Maintaining stable food prices has become a common policy goal, especially in the developing world in which basic food goods might otherwise be inaccessible. On the surface, this seems like the only humane course; however, governments may actually have less altruistic reasons for supporting this price controls. Rather, they may be worried about their own survival rather than that of their people.
Throughout history food prices have been a reccurring grievance and cause for political agitation. With examples such the women’s march on Versailles during the French Revolution and all the way to the more recent riots in Tunisia, its no wonder political leaders try to maintain stable prices of food. Their livelihoods (and lives) may depend on it.
Despite these domestic pressures, measures aimed at reducing food price’s volatility virtually always do more harm then good. Consider a policy of a price ceiling on sugar: in response to the excess demand over supply (which a price rise would balance out), the government would either have to ration sugar or meet the demand through importation, which would only raise the world market price of sugar even more. The former is inefficient and the latter is unsustainable.
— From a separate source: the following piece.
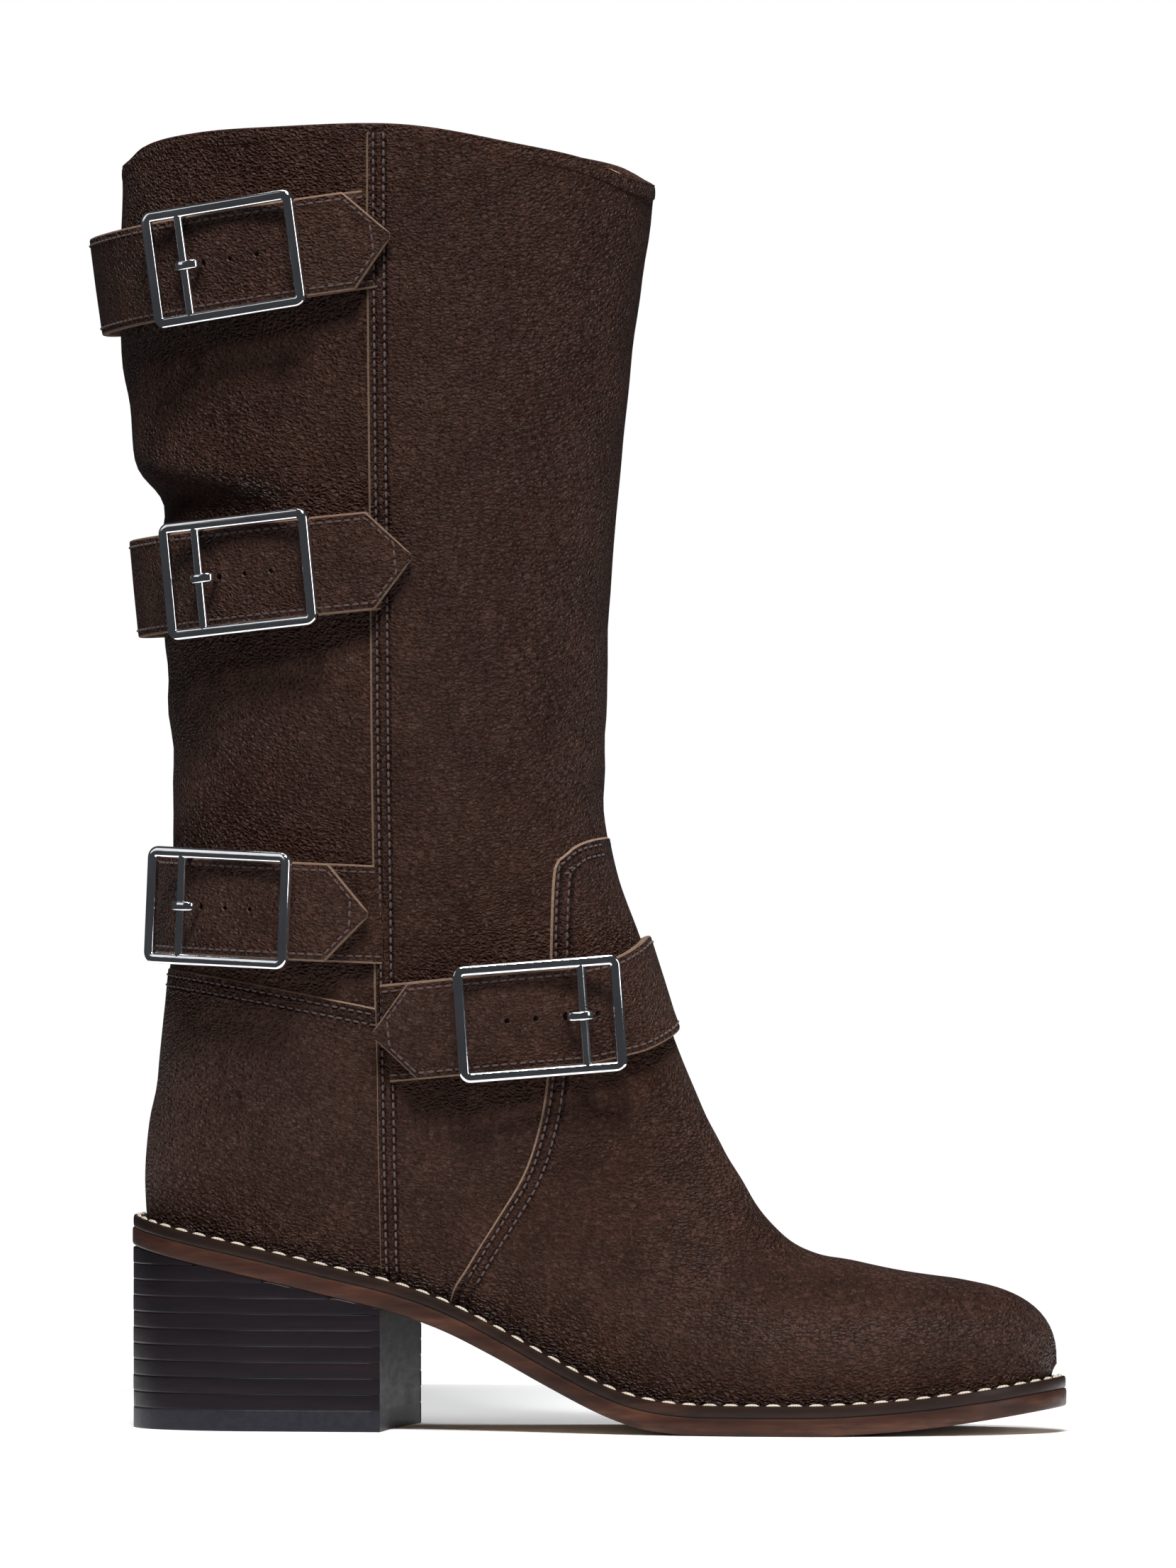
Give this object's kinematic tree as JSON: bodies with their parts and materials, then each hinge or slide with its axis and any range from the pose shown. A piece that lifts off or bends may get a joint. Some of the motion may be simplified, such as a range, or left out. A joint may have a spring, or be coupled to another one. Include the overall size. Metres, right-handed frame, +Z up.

On the world stage these policies create more pricing problems than the individual fluctuations would. Consider the case of a country that produces a given food commodity and whose government wants to shield its citizens from price increases on the global market. That government might impose export controls, or limits to the quantity of that commodity that could be exported. However, this again has counter-intuitive effects: the export controls reduce the total supply on the global market, which increases the commodity’s price. Furthermore, domestic producers that can’t sell their goods for their full value either domestically or on the international market price will substitute away from production of that good, further reducing supply and thus further increasing price. Export controls simply impoverish the farmers even more.
Price controls don't pay off. The best ways to ensure long-term stability in food prices is not through short-term gimmicks like price and export controls that distort the market. Instead the government should aim to reduce trade barriers so that the maximum amount of supply can reach the international markets, from which it can be allocated efficiently.